▶ Source excerpt:
╭──
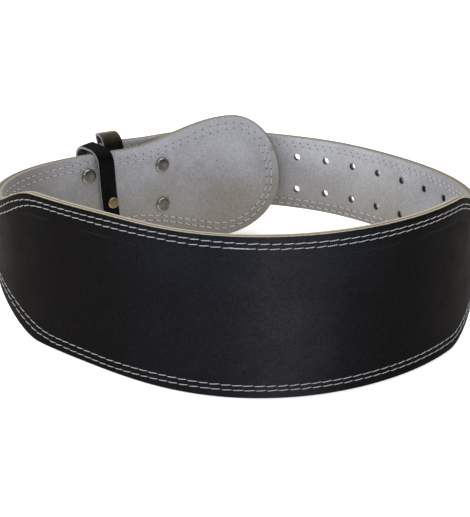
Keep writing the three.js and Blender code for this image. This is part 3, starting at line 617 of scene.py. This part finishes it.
def stitchSide(name, surfaceDepth, outwards, length, radius, thread):
    points, quads, plies, kinds = [], [], [], []
    count = 0
    for key in ("outer", "inner"):
        bottomS, bottomH = bandPoints(rowReach(key, -1)[:, None], -1)
        topS, topH = bandPoints(rowReach(key, 1)[:, None], 1)
        pathS = np.concatenate([bottomS[:, 0], topS[::-1, 0][1:]])
        pathH = np.concatenate([bottomH[:, 0], topH[::-1, 0][1:]])
        run = np.concatenate([[0], np.cumsum(np.hypot(np.diff(pathS), np.diff(pathH)))])
        number = round(run[-1] / stitch["pitch"])
        centre = (np.arange(number) + 0.5) * run[-1] / number
        needles = np.arange(number) * run[-1] / number
        slip = random.normal(0, 0.12, number)
        half = length / 2 * (1 + random.normal(0, 0.05, number))
        if key == "inner" and outwards > 0:
            # where the seam was started its first stitches were sewn over once more
            seam = np.interp(-3.0, edgeAt, np.arange(stations))
            seam = np.interp(2 * (stations - 1) - seam, np.arange(len(run)), run)
            centre = np.concatenate([centre, seam + np.array([-4.6, 1.2, 5.0])])
            slip, half = np.append(slip, [0, 0, 0]), np.append(half, [2.6, 3.0, 2.2])
            number += 3
        a = np.array([-1.0, -0.9, -0.55, 0.0, 0.55, 0.9, 1.0])
        thick = np.array([0.4, 0.75, 1.0, 1.0, 1.0, 0.75, 0.4])
        lift = np.array([-1.1, -0.1, 0.5, 0.7, 0.5, -0.1, -1.1])
        at = centre[:, None] + slip[:, None] + half[:, None] * a
        alongS, alongH = np.interp(at, run, pathS), np.interp(at, run, pathH)
        ahead = (np.interp(at + 0.5, run, pathS) - np.interp(at - 0.5, run, pathS), np.interp(at + 0.5, run, pathH) - np.interp(at - 0.5, run, pathH))
        ahead = np.stack(ahead) / np.hypot(*ahead)
        slanted = (stitch["slant"] + random.normal(0, 0.05, number))[:, None] * a
        angle = np.arange(8) * math.pi / 4
        sideways = slanted[..., None] + radius * thick[:, None] * np.cos(angle)
        raised = radius * lift[:, None] - 0.2 + radius * 0.85 * thick[:, None] * np.sin(angle)
        s = alongS[..., None] - ahead[1][..., None] * sideways
        h = alongH[..., None] + ahead[0][..., None] * sideways
        depth = surfaceDepth + outwards * np.broadcast_to(raised, s.shape)
        tube = stripPoint(s, h, depth)
        cells = gridQuads(7, 8, closeColumns=True).reshape(-1, 4)
        offsets = count + 56 * np.arange(number)[:, None, None]
        quads += (cells[None] + offsets).reshape(-1, 4).tolist()
        caps = np.stack([np.arange(8)[::-1], 48 + np.arange(8)])
        quads += (caps[None] + offsets).reshape(-1, 8).tolist()
        kinds += [0] * (number * 50)
        points.append(tube.reshape(-1, 3))
        plies.append((at[..., None] * 5.2 + angle).ravel())
        count += 56 * number
        number = len(needles)
        # needle holes: a shallow dish at each end of a stitch, coloured dark as painted shade for the depth of the hole
        rim = np.arange(8) * math.pi / 4
        at = needles[:, None]
        dishS, dishH = np.interp(at, run, pathS), np.interp(at, run, pathH)
        reach = np.array([0.0, 0.48, 0.7])[:, None, None]
        s = dishS + reach * np.cos(rim) + 0 * dishS
        h = dishH + reach * np.sin(rim)
        sunk = np.array([-0.16, -0.155, -0.42])[:, None, None] * np.ones_like(s)
        under = np.full_like(s[:1], -0.6)
        dish = np.stack([*stripPoint(s, h, surfaceDepth + outwards * sunk), stripPoint(s[:1], h[:1], surfaceDepth + outwards * under)[0]], axis=1)
        cells = gridQuads(4, 8, closeColumns=True).reshape(-1, 4)
        offsets = count + 32 * np.arange(number)[:, None, None]
        quads += (cells[None] + offsets).reshape(-1, 4).tolist()
        kinds += [1] * (number * 24)
        points.append(dish.reshape(-1, 3))
        plies.append(np.zeros(32 * number))
        count += 32 * number
    piece = makePiece(name, np.concatenate(points), quads, [thread, needleHole], {"ply": np.concatenate(plies)}, kinds, merge=1e-7)
    return piece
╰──
▶ Task to carry out: Set out the complete listing exactly as shown.

▶ The solution:
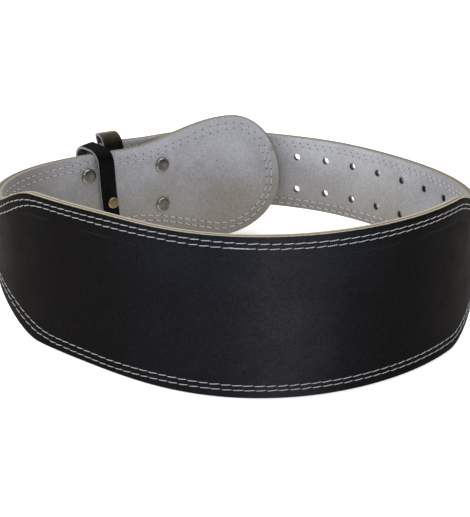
Keep writing the three.js and Blender code for this image. This is part 3, starting at line 617 of scene.py. This part finishes it.
def stitchSide(name, surfaceDepth, outwards, length, radius, thread):
    points, quads, plies, kinds = [], [], [], []
    count = 0
    for key in ("outer", "inner"):
        bottomS, bottomH = bandPoints(rowReach(key, -1)[:, None], -1)
        topS, topH = bandPoints(rowReach(key, 1)[:, None], 1)
        pathS = np.concatenate([bottomS[:, 0], topS[::-1, 0][1:]])
        pathH = np.concatenate([bottomH[:, 0], topH[::-1, 0][1:]])
        run = np.concatenate([[0], np.cumsum(np.hypot(np.diff(pathS), np.diff(pathH)))])
        number = round(run[-1] / stitch["pitch"])
        centre = (np.arange(number) + 0.5) * run[-1] / number
        needles = np.arange(number) * run[-1] / number
        slip = random.normal(0, 0.12, number)
        half = length / 2 * (1 + random.normal(0, 0.05, number))
        if key == "inner" and outwards > 0:
            # where the seam was started its first stitches were sewn over once more
            seam = np.interp(-3.0, edgeAt, np.arange(stations))
            seam = np.interp(2 * (stations - 1) - seam, np.arange(len(run)), run)
            centre = np.concatenate([centre, seam + np.array([-4.6, 1.2, 5.0])])
            slip, half = np.append(slip, [0, 0, 0]), np.append(half, [2.6, 3.0, 2.2])
            number += 3
        a = np.array([-1.0, -0.9, -0.55, 0.0, 0.55, 0.9, 1.0])
        thick = np.array([0.4, 0.75, 1.0, 1.0, 1.0, 0.75, 0.4])
        lift = np.array([-1.1, -0.1, 0.5, 0.7, 0.5, -0.1, -1.1])
        at = centre[:, None] + slip[:, None] + half[:, None] * a
        alongS, alongH = np.interp(at, run, pathS), np.interp(at, run, pathH)
        ahead = (np.interp(at + 0.5, run, pathS) - np.interp(at - 0.5, run, pathS), np.interp(at + 0.5, run, pathH) - np.interp(at - 0.5, run, pathH))
        ahead = np.stack(ahead) / np.hypot(*ahead)
        slanted = (stitch["slant"] + random.normal(0, 0.05, number))[:, None] * a
        angle = np.arange(8) * math.pi / 4
        sideways = slanted[..., None] + radius * thick[:, None] * np.cos(angle)
        raised = radius * lift[:, None] - 0.2 + radius * 0.85 * thick[:, None] * np.sin(angle)
        s = alongS[..., None] - ahead[1][..., None] * sideways
        h = alongH[..., None] + ahead[0][..., None] * sideways
        depth = surfaceDepth + outwards * np.broadcast_to(raised, s.shape)
        tube = stripPoint(s, h, depth)
        cells = gridQuads(7, 8, closeColumns=True).reshape(-1, 4)
        offsets = count + 56 * np.arange(number)[:, None, None]
        quads += (cells[None] + offsets).reshape(-1, 4).tolist()
        caps = np.stack([np.arange(8)[::-1], 48 + np.arange(8)])
        quads += (caps[None] + offsets).reshape(-1, 8).tolist()
        kinds += [0] * (number * 50)
        points.append(tube.reshape(-1, 3))
        plies.append((at[..., None] * 5.2 + angle).ravel())
        count += 56 * number
        number = len(needles)
        # needle holes: a shallow dish at each end of a stitch, coloured dark as painted shade for the depth of the hole
        rim = np.arange(8) * math.pi / 4
        at = needles[:, None]
        dishS, dishH = np.interp(at, run, pathS), np.interp(at, run, pathH)
        reach = np.array([0.0, 0.48, 0.7])[:, None, None]
        s = dishS + reach * np.cos(rim) + 0 * dishS
        h = dishH + reach * np.sin(rim)
        sunk = np.array([-0.16, -0.155, -0.42])[:, None, None] * np.ones_like(s)
        under = np.full_like(s[:1], -0.6)
        dish = np.stack([*stripPoint(s, h, surfaceDepth + outwards * sunk), stripPoint(s[:1], h[:1], surfaceDepth + outwards * under)[0]], axis=1)
        cells = gridQuads(4, 8, closeColumns=True).reshape(-1, 4)
        offsets = count + 32 * np.arange(number)[:, None, None]
        quads += (cells[None] + offsets).reshape(-1, 4).tolist()
        kinds += [1] * (number * 24)
        points.append(dish.reshape(-1, 3))
        plies.append(np.zeros(32 * number))
        count += 32 * number
    piece = makePiece(name, np.concatenate(points), quads, [thread, needleHole], {"ply": np.concatenate(plies)}, kinds, merge=1e-7)
    return piece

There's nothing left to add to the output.